Saturday, October 8, 2011

Real Steel



There is a reason that boxing movies have worked from the beginning of film history. The drama in the ring is heightened by events that occur outside of the ring, and a well planned climax can touch the emotions of even the most cynical of viewers. I saw the teaser trailer for this a year ago and I thought it looked like fun, even though it also looks a bit iffy due to the reliance on CGI robots. There were a lot of people who shook their heads and said that the movie world had hit bottom with a movie based on "Rock um, Sock um Robots". Sorry you fools, that movie was made years ago, and it was called RoboJox. Five years ago we got the first Transformers movie and it is basically the same thing. When I saw that Hugh Jackman was starring in this movie, I knew it was not just going to be a special effects extravaganza. You don't need a movie star to sell a battling robots movie. This had to be something more, and it is.

The title credits mention that the film is based on a story by Richard Matheson, well known for his work on the Twilight Zone and best known for writing the novel "I Am Legend", which has been made into a movie three times so far. In fact, on the original Twilight Zone, Lee Marvin starred in an episode titled "Steel", from Richard Matheson, that told the story of a guy with a fighting robot, who has to step in and pretend to be a robot to stay in the fight game. Many of the same ideas are in this film, but it would be unrealistic to imagine Hugh Jackman passing himself off as a robot with the massive creations featured with todays special effects. So, instead he is a robot fighting "trainer", who has to find a way to make his robot a winner, using his own skills instead of computer programmed strategies. The question is, where can he get the heart to do this and win, when he is basically a broken loser in the first place? This is where the story heads off in a direction that marks this as a drama, rather than just a Science Fiction special effects film. Jackman's character Charlie, has a son that he abandoned eleven years ago, and now he has to work out custody issues with the sister of the boy's dead mother. The kid, "Max", is a bright but resentful pre-teen and the rapprochement between father and son is the crux of the movie, not the fight game.

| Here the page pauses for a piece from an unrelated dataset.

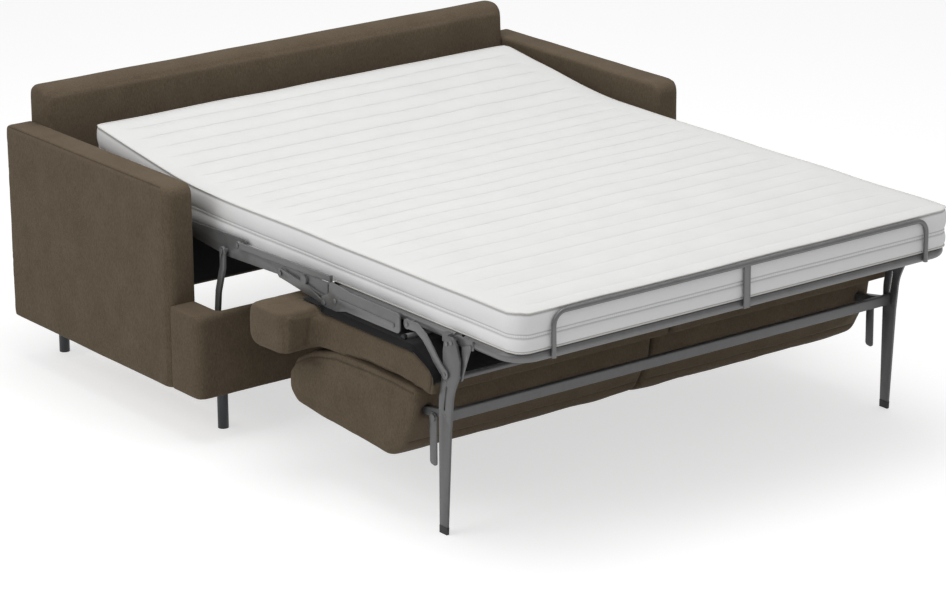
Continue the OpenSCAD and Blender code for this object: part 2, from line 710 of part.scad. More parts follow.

If you see the second trailer, you know how the story is going to play out. All you have to do is know that the kid is involved and you have a pretty clear idea of what is coming. There are virtually NO surprises in the movie. It follows the path of least resistance right up to the end. Yet, as I have said, there is a reason that boxing movies have worked for so long. This is a combination of "The Champ" and "Rocky" with battling robots. I have made no secret of the fact that I am a sentimentalist. It is not a result of my age, I have always worn my emotions on my sleeves and I find that movies which stir me are the ones I can care the most for. The intellect behind a film such as "Raging Bull", can be admired for it's frankness and willingness to look at the ugly in life, but it can't stay in my heart the way a beat down Philadelphia club fighter managed to do. I admire films that force us to think, and I appreciate them for the questions they ask and the mirror that they sometimes hold up to our faces. At the end of the day, I would not want them to be any different. "The Wrestler" from a couple of years ago is a good example of this kind of film, it flirts with sentimentality but demands that we be realists. It is a great movie, but I saw it once and may never see it again unless someone else wants to watch it when I am around. Same thing with the movie "Eight Men Out", which I thought was the best film of the year when it came out. I've seen it only once since then, and I still admire it but do not love it.

"Real Steel" is not a great movie in the sense that it is art. It is mainstream entertainment that understands that emotion is the key to bringing an audience to your movie. It is not hamfisted, the film makers don't slap you in the face with the obvious. It is told as a good story should be told, with care and a little bit of audience manipulation. There are large sections of the movie devoted to the cardboard characters of Charlie and Max. They are needed though to make the fights mean something. The robot fighter "Atom" is a machine, but he represents the struggle of their relationship. It is the emotional bond between the father and son that needs the robot to be a surrogate heart. Everything that happens does so to bring us emotionally to the point where we want this relationship to be saved. and "Atom" is the savior.

The performers are fine. Jackman starts out as an indifferent ass, that can't think straight enough to see the things that are obvious to everyone else. His acting meets the demands of the script, but it is a professional job not an outstanding one. The kid, is not a natural actor, but he has the right kind of face and a grace about him when he does his dancing with the robot. He sells the moxie of the kid, and the script calls for the kid to have big dreams. His is a case of casting saving a movie when acting might not have. If George Lucas had done the same kind of careful casting with the Star Wars prequels, we would have better childhood memories. This is a crowd pleasing, well made entertainment, if you have disdain for the idea going it, you will probably be surprised that there is more heart here than you expected. I had higher hopes for the movie, and it lived up to them. I'll be able to watch this for years, and although my intellect will not grow, I know my heart will not shrink.